** GOAL OF THE EXERCISE **
Repeat exactly the lines from the start of the entries below through the line containing "HALVINGS = 20". Omit the rest.

#### SUPPLIED INFORMATION

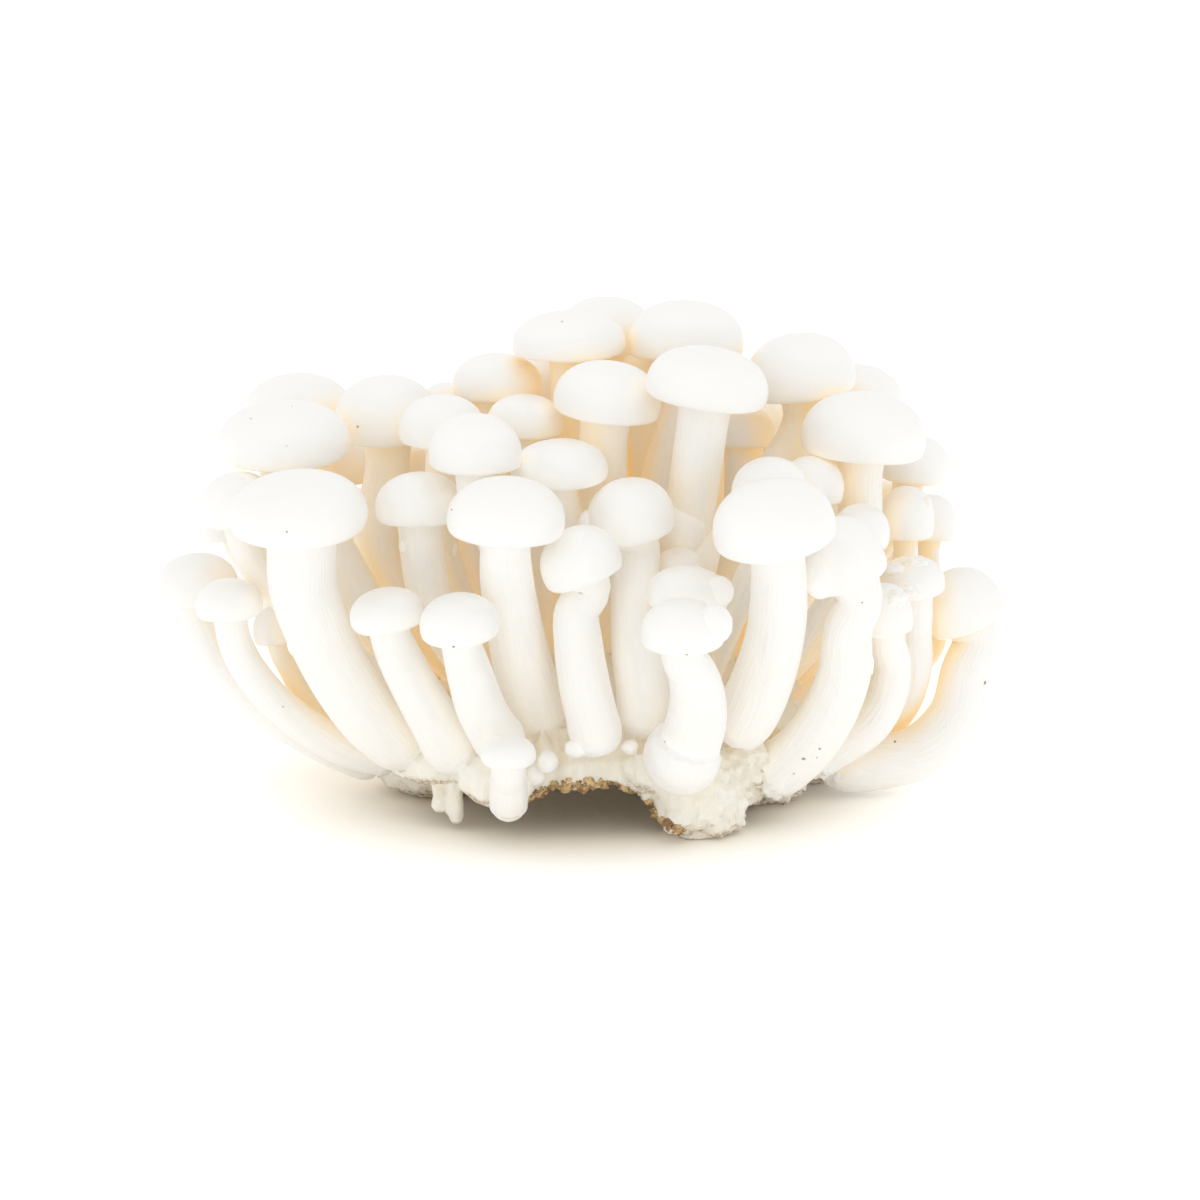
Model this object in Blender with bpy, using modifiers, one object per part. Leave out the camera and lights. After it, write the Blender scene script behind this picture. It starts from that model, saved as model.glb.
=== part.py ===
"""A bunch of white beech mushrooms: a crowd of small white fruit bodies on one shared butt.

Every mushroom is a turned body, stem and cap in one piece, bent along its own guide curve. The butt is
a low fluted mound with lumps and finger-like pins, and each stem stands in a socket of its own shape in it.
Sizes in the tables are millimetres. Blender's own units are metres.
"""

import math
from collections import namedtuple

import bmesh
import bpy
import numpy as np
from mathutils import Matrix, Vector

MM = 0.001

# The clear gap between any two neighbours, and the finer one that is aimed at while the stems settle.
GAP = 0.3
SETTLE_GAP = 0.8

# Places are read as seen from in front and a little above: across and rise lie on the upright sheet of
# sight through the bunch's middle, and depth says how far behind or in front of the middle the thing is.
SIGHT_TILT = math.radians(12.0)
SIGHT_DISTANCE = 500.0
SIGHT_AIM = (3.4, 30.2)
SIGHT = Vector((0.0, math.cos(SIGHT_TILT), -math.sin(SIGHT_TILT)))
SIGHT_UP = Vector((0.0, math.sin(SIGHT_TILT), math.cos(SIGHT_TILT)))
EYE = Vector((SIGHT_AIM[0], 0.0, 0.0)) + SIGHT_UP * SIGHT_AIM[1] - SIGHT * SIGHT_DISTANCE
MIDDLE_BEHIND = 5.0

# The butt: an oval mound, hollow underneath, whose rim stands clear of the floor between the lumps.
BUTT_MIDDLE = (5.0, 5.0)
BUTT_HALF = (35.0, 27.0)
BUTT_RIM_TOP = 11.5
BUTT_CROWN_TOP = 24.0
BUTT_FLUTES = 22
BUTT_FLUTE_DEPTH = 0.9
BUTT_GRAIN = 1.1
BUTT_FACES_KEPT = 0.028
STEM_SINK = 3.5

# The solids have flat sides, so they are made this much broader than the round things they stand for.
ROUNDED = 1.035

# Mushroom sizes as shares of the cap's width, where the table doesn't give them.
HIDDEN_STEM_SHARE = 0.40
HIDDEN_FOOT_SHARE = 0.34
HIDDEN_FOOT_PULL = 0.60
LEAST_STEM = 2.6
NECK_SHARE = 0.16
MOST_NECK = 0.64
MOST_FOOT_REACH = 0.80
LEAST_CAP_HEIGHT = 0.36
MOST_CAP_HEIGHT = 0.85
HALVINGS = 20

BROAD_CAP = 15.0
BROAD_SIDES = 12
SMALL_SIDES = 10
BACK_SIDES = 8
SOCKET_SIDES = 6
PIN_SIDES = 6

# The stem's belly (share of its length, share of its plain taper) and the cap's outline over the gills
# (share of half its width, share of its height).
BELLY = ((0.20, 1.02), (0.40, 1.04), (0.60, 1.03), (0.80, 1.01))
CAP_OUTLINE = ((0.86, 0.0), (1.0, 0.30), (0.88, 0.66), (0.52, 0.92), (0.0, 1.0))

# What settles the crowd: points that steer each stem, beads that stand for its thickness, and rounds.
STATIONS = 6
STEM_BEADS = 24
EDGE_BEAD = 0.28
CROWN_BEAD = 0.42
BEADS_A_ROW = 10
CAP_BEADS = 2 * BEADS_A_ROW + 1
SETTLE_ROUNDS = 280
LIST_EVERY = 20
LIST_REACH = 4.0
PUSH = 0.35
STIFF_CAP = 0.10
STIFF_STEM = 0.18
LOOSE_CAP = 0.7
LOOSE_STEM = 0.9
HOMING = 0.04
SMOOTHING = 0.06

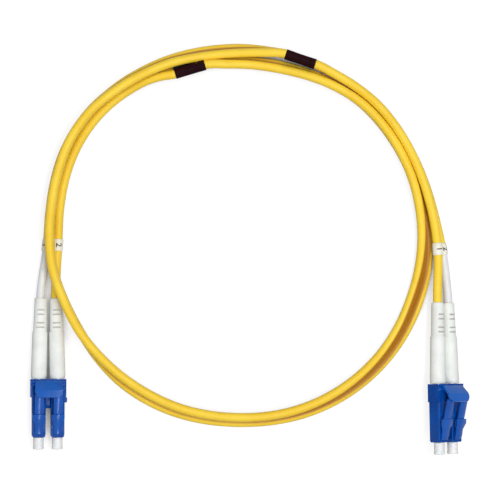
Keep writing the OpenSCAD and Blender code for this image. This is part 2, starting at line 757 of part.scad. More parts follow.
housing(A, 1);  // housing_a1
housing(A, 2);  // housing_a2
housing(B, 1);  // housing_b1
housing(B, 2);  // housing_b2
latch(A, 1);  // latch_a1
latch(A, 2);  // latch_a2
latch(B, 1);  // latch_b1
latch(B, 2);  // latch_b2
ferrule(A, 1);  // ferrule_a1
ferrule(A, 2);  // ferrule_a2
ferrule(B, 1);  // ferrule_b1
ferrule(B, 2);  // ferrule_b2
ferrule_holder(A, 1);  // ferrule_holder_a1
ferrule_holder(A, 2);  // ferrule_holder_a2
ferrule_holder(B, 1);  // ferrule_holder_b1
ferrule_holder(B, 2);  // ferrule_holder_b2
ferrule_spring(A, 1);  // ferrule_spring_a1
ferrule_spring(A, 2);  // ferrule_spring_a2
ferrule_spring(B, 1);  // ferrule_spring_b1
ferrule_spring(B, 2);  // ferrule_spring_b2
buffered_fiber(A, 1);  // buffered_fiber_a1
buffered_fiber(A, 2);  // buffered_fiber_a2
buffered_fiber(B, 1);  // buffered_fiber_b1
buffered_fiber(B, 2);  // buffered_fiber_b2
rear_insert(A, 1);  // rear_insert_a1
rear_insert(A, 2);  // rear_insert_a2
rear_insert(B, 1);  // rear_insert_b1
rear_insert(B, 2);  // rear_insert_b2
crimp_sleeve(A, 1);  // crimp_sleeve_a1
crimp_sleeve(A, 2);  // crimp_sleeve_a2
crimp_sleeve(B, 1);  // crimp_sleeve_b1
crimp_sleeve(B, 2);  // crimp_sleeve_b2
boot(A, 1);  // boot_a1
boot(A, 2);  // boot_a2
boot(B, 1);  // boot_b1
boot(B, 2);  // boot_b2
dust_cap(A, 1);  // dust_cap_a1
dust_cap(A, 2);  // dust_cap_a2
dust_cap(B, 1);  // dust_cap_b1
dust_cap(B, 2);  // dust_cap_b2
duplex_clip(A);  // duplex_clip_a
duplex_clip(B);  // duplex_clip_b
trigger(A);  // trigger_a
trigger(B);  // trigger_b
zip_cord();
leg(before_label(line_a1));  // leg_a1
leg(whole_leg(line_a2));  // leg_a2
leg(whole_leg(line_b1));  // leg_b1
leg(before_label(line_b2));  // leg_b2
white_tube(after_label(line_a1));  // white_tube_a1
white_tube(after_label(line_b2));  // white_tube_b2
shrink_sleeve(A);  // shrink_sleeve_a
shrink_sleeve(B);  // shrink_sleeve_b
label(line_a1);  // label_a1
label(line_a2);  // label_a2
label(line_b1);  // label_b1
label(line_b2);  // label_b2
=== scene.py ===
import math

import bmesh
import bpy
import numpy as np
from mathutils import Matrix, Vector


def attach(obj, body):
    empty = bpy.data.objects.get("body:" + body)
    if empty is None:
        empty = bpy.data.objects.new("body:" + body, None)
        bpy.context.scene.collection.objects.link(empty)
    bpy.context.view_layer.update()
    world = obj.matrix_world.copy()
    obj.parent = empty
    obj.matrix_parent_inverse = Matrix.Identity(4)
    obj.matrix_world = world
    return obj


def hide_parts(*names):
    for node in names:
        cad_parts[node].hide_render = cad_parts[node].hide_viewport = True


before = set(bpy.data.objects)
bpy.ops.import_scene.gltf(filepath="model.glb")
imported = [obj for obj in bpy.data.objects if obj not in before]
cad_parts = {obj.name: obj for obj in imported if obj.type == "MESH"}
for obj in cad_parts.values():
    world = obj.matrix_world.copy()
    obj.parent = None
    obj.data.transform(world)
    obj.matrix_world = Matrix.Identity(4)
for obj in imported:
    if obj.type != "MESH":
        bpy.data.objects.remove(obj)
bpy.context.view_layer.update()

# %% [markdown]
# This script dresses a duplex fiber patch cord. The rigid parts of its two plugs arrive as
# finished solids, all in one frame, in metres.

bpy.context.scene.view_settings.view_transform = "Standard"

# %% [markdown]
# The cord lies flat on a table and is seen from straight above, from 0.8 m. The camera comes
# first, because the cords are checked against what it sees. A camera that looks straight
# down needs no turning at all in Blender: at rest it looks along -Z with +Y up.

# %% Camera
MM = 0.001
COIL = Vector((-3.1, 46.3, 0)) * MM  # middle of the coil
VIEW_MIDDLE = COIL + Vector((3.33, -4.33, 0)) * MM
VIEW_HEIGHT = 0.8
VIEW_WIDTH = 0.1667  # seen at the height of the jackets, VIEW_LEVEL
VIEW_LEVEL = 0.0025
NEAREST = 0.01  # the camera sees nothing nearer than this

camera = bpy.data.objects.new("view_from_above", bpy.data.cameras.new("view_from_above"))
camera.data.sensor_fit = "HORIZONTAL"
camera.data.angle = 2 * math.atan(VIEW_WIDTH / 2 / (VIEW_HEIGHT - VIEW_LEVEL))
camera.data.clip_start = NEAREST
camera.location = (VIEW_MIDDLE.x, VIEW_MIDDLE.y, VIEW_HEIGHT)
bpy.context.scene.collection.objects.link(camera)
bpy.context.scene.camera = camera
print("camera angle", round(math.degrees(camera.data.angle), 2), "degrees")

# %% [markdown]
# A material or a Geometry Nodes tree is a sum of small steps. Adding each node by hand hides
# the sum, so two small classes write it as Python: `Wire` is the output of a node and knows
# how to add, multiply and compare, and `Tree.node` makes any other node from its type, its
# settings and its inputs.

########

** TASK ANSWER **
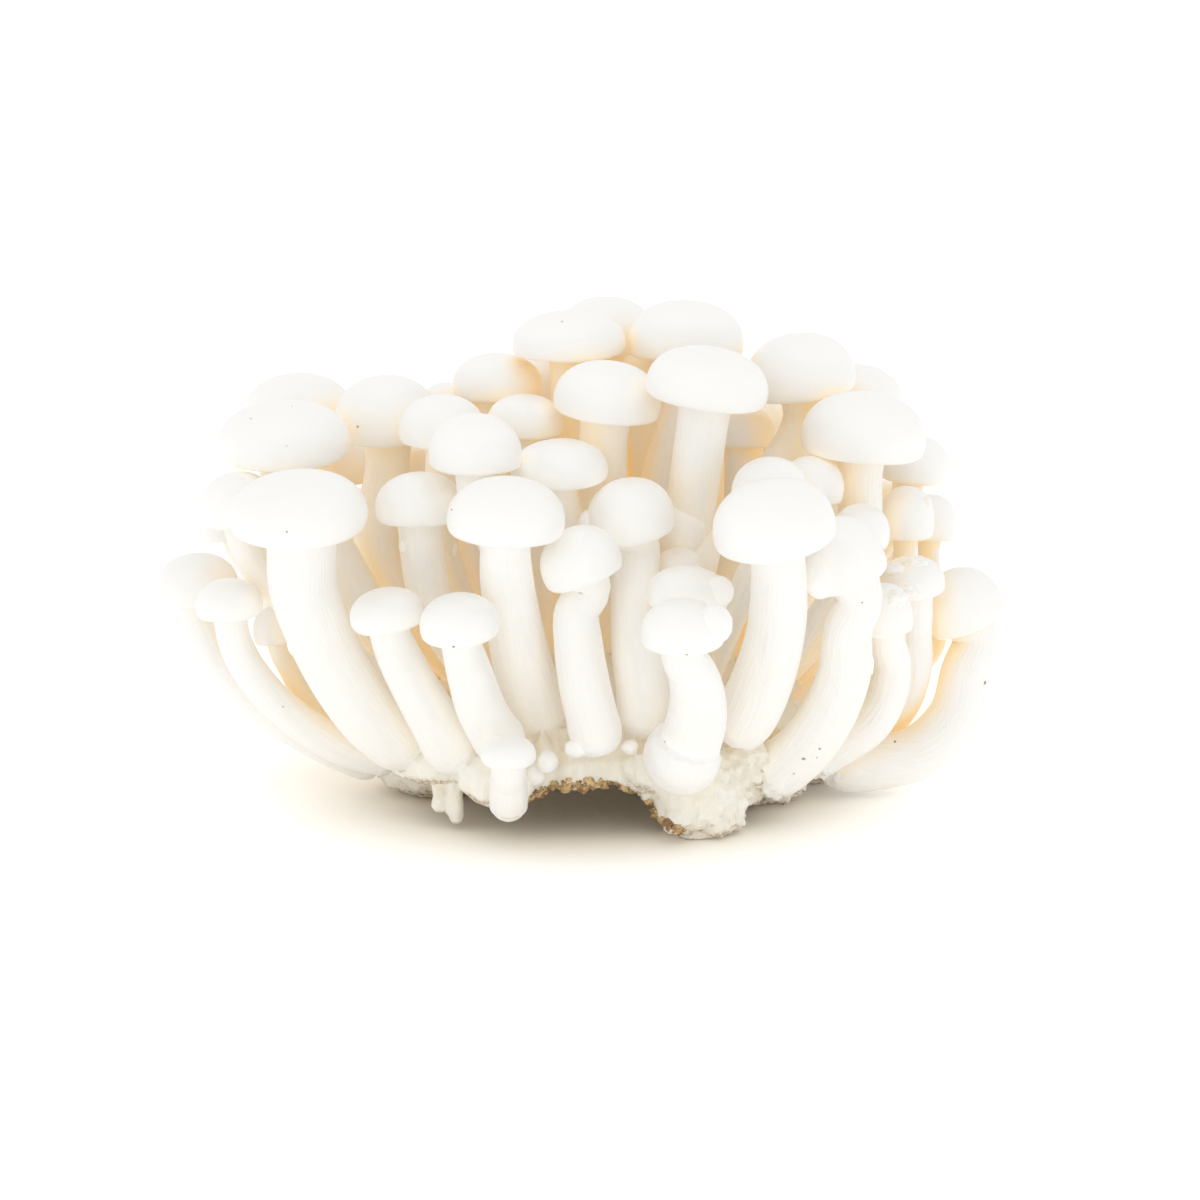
Model this object in Blender with bpy, using modifiers, one object per part. Leave out the camera and lights. After it, write the Blender scene script behind this picture. It starts from that model, saved as model.glb.
=== part.py ===
"""A bunch of white beech mushrooms: a crowd of small white fruit bodies on one shared butt.

Every mushroom is a turned body, stem and cap in one piece, bent along its own guide curve. The butt is
a low fluted mound with lumps and finger-like pins, and each stem stands in a socket of its own shape in it.
Sizes in the tables are millimetres. Blender's own units are metres.
"""

import math
from collections import namedtuple

import bmesh
import bpy
import numpy as np
from mathutils import Matrix, Vector

MM = 0.001

# The clear gap between any two neighbours, and the finer one that is aimed at while the stems settle.
GAP = 0.3
SETTLE_GAP = 0.8

# Places are read as seen from in front and a little above: across and rise lie on the upright sheet of
# sight through the bunch's middle, and depth says how far behind or in front of the middle the thing is.
SIGHT_TILT = math.radians(12.0)
SIGHT_DISTANCE = 500.0
SIGHT_AIM = (3.4, 30.2)
SIGHT = Vector((0.0, math.cos(SIGHT_TILT), -math.sin(SIGHT_TILT)))
SIGHT_UP = Vector((0.0, math.sin(SIGHT_TILT), math.cos(SIGHT_TILT)))
EYE = Vector((SIGHT_AIM[0], 0.0, 0.0)) + SIGHT_UP * SIGHT_AIM[1] - SIGHT * SIGHT_DISTANCE
MIDDLE_BEHIND = 5.0

# The butt: an oval mound, hollow underneath, whose rim stands clear of the floor between the lumps.
BUTT_MIDDLE = (5.0, 5.0)
BUTT_HALF = (35.0, 27.0)
BUTT_RIM_TOP = 11.5
BUTT_CROWN_TOP = 24.0
BUTT_FLUTES = 22
BUTT_FLUTE_DEPTH = 0.9
BUTT_GRAIN = 1.1
BUTT_FACES_KEPT = 0.028
STEM_SINK = 3.5

# The solids have flat sides, so they are made this much broader than the round things they stand for.
ROUNDED = 1.035

# Mushroom sizes as shares of the cap's width, where the table doesn't give them.
HIDDEN_STEM_SHARE = 0.40
HIDDEN_FOOT_SHARE = 0.34
HIDDEN_FOOT_PULL = 0.60
LEAST_STEM = 2.6
NECK_SHARE = 0.16
MOST_NECK = 0.64
MOST_FOOT_REACH = 0.80
LEAST_CAP_HEIGHT = 0.36
MOST_CAP_HEIGHT = 0.85
HALVINGS = 20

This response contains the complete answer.